When to Use Data Consolidation
The arguments in favor of data consolidation are the opposite of those for data federation:
- Read-only access to reasonably stable data is required. Creating regular copies of a data source isolates business users from the ongoing changes to source data, and enables data to be fixed at a certain moment in time to allow detailed analyses to be done.
- Users need historical or trend data. Historical and trend data is seldom available in operational data sources, but this data can be built up over time through the data consolidation process.
- Data access performance and availability are key requirements. Users want fast access to local data for complex query processing and analysis.
- User needs are repeatable and can be predicted in advance. When queries are well-defined, repeated and require access to only a known subset of the source data, it makes sense to create a copy of the data in a consolidated data store for access and use. This is particularly the case when a group of users may need a view of the data that differs substantially from the way the data is stored in the source systems.
- Data transformation and cleanup is complex. It is inadvisable for performance reasons to have complex processing done, in-line, as a part of a federated data query.

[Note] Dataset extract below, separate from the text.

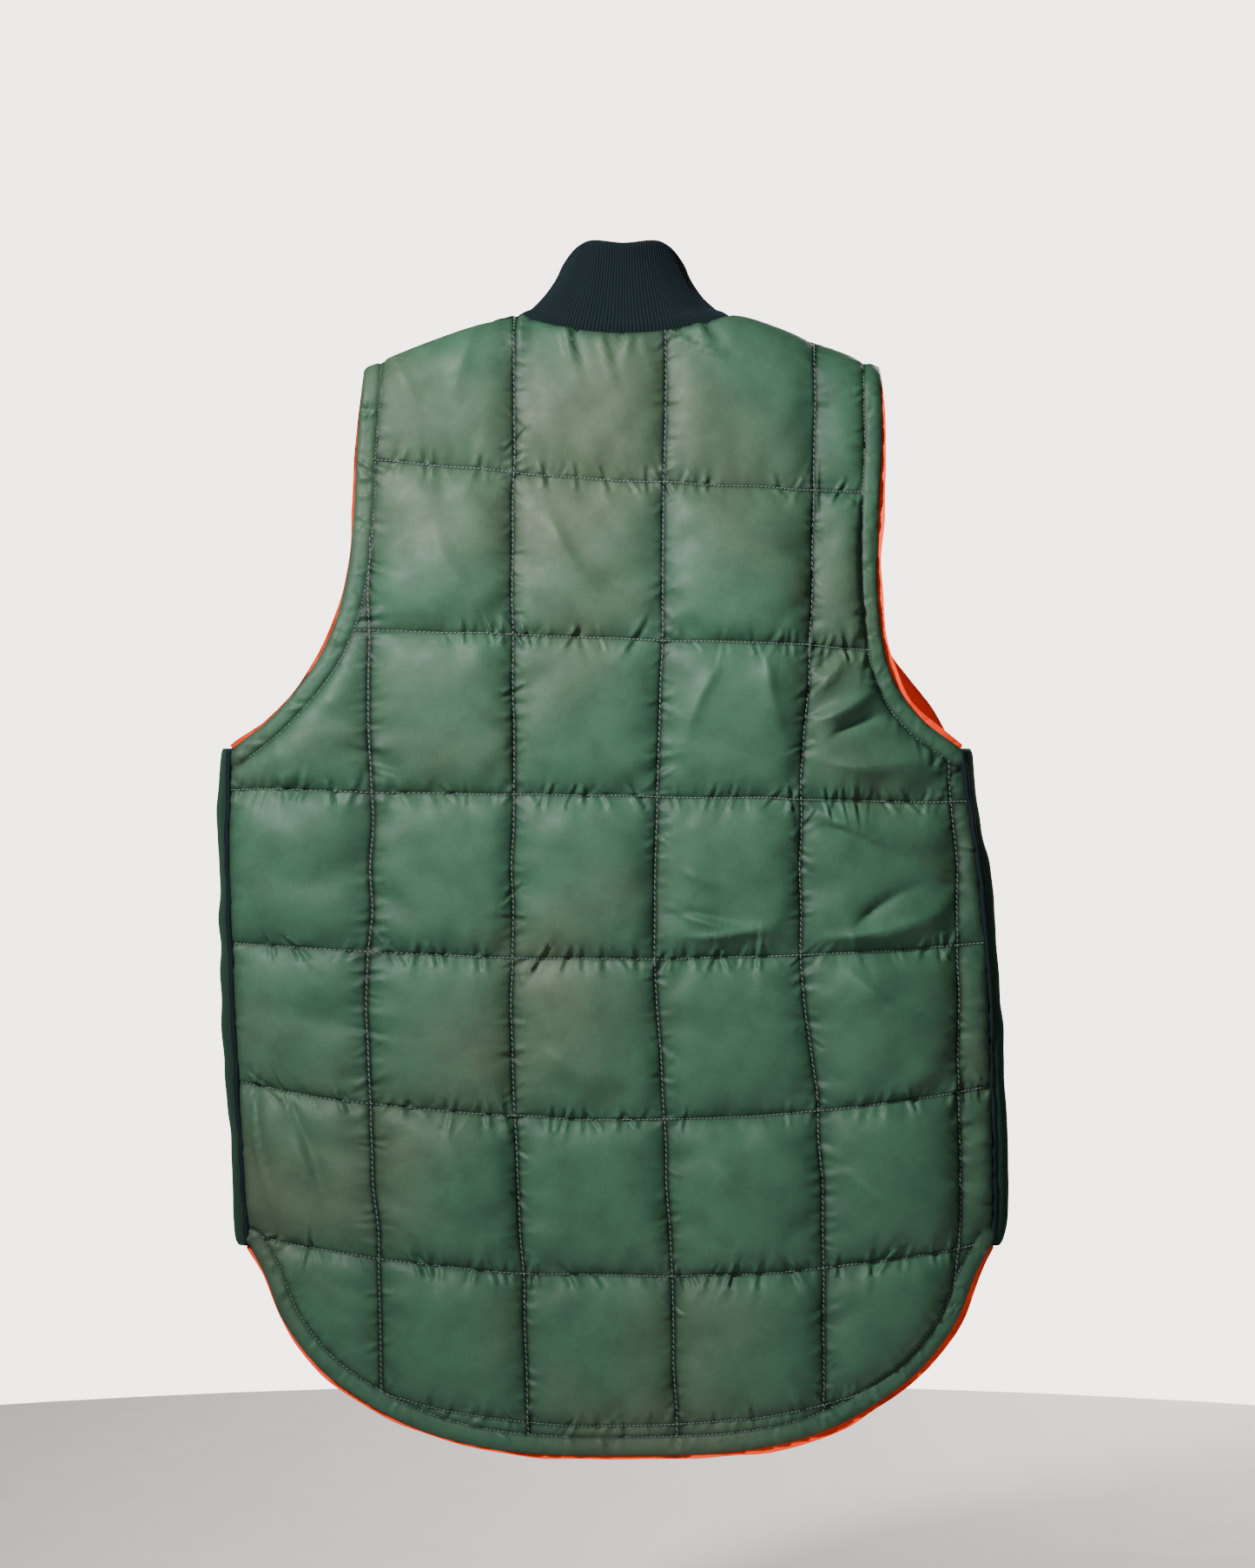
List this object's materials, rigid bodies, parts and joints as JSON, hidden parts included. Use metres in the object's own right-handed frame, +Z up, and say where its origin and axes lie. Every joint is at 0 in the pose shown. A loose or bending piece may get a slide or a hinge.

You can see then that both data consolidation and data federation have a role to play in data warehousing and right-time data integration, and companies will need to implement both of these technologies. Rather than buying two separate products, one for data consolidation, and one for data federation, you should start looking at companies that support both of them in a single integrated product with shared metadata. This product trend is beginning to happen in the market, and to be successful in the future, data integration vendors will need to offer both capabilities in a single product.